Before he became known for fiction, Seeck worked in sales and marketing. He has said that writing came into focus after a holiday reading binge, when he tore through crime novels and started wondering why he could not try it himself. That practical background never really left him. It shows in the directness of his plots and in the way he talks about stories needing to grab readers early and keep moving.
Writing did not arrive as a straight line.
His debut novel, Hammurabin enkelit, appeared in Finland in 2016 and introduced the Daniel Kuisma books. It also won the Finnish Whodunit Society's prize for best debut thriller, which was a quick sign that he had found his lane. Those earlier novels already had many of the things readers now associate with Seeck: international stakes, dark secrets, and people trying to outrun old violence.
The real international leap came with The Witch Hunter. That novel introduced Helsinki investigator Jessica Niemi and mixed police procedure with ritualistic murder, occult overtones, and a heroine carrying a lot of private damage. For many readers, that blend is the hook. The cases are clever, but the tension also comes from Jessica herself, and from the feeling that the past is always waiting just offstage.
Then the series kept widening. The Ice Coven pushes Jessica into a case involving a body on a frozen shore and missing influencers. The Last Grudge brings a murder investigation together with unfinished business from earlier books. Ghost Island shifts the action to a remote island and lets Seeck lean harder into folklore, isolation, and questions about what is real. Readers who like him usually mention the same things: short chapters, icy settings, creepy atmosphere, and plots that keep changing shape without losing control.
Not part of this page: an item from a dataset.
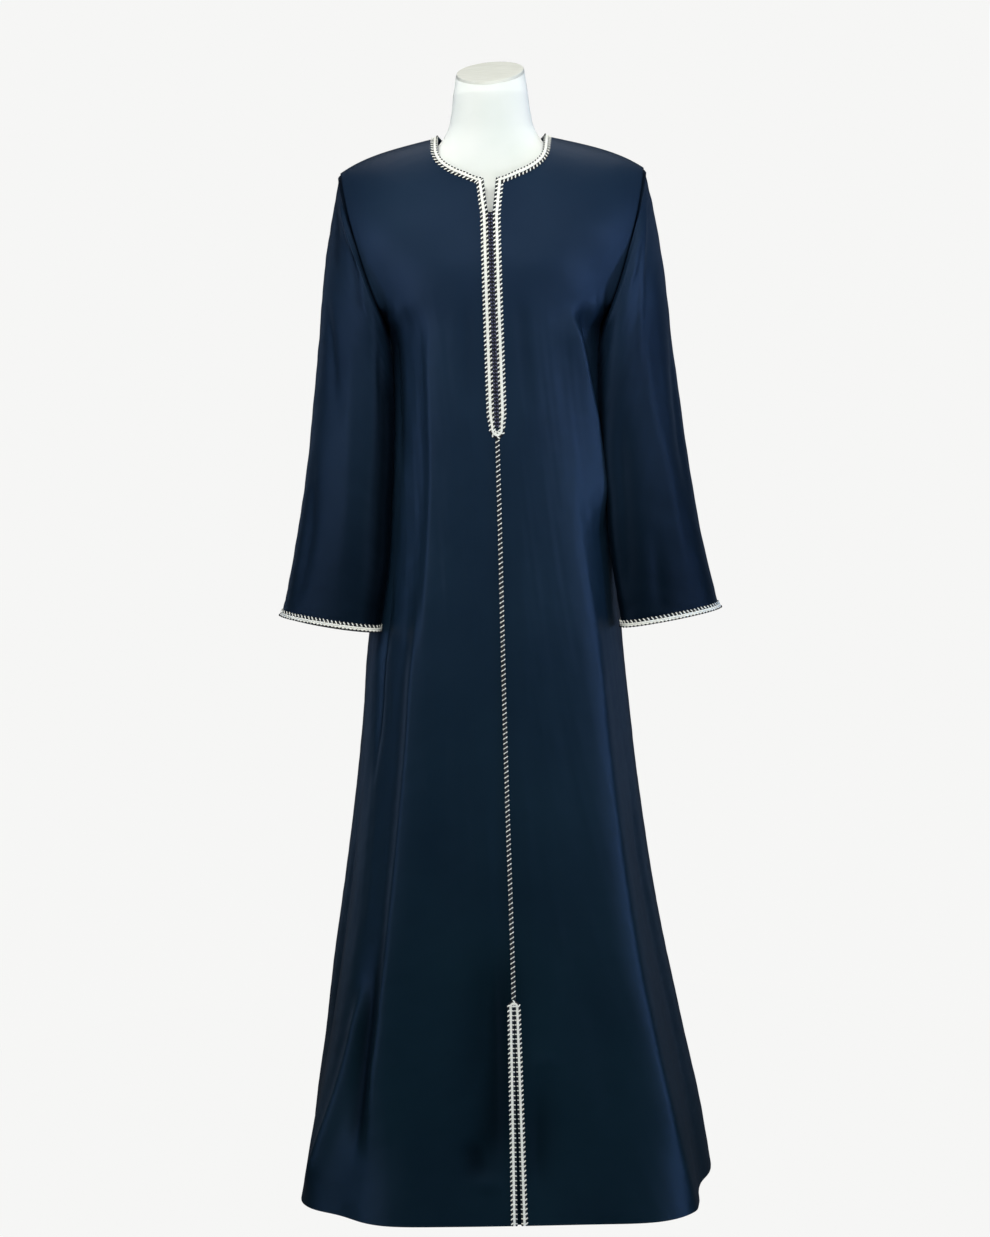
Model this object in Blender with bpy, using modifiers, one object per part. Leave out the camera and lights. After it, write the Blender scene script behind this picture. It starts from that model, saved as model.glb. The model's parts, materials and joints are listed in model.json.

He is also a writer who likes process. Seeck writes in Finnish, does careful research, and often works with movie soundtracks playing in the background. That last detail makes sense when you read him. His novels often feel cut scene by scene, with strong visual openings and a steady build toward something unsettling.
A lot of Nordic crime writers are interested in what lies beneath a neat public surface, and Seeck belongs in that conversation. His books return again and again to buried family history, guilt, manipulation, and the way fear can spread through a group. Helsinki matters in these novels. So do the coast, the winter darkness, and the uneasy pull of local legend.
These are not cozy mysteries.
Seeck now writes novels and screenplays full-time. He lives near Helsinki with his wife and children, and his books have found a wide readership in translation. The Witch Hunter became his English-language breakthrough and helped turn Jessica Niemi into the series readers most closely associate with his name. If you come to Max Seeck for atmosphere, momentum, and detectives who do not get to leave their ghosts at work, you are in the right place.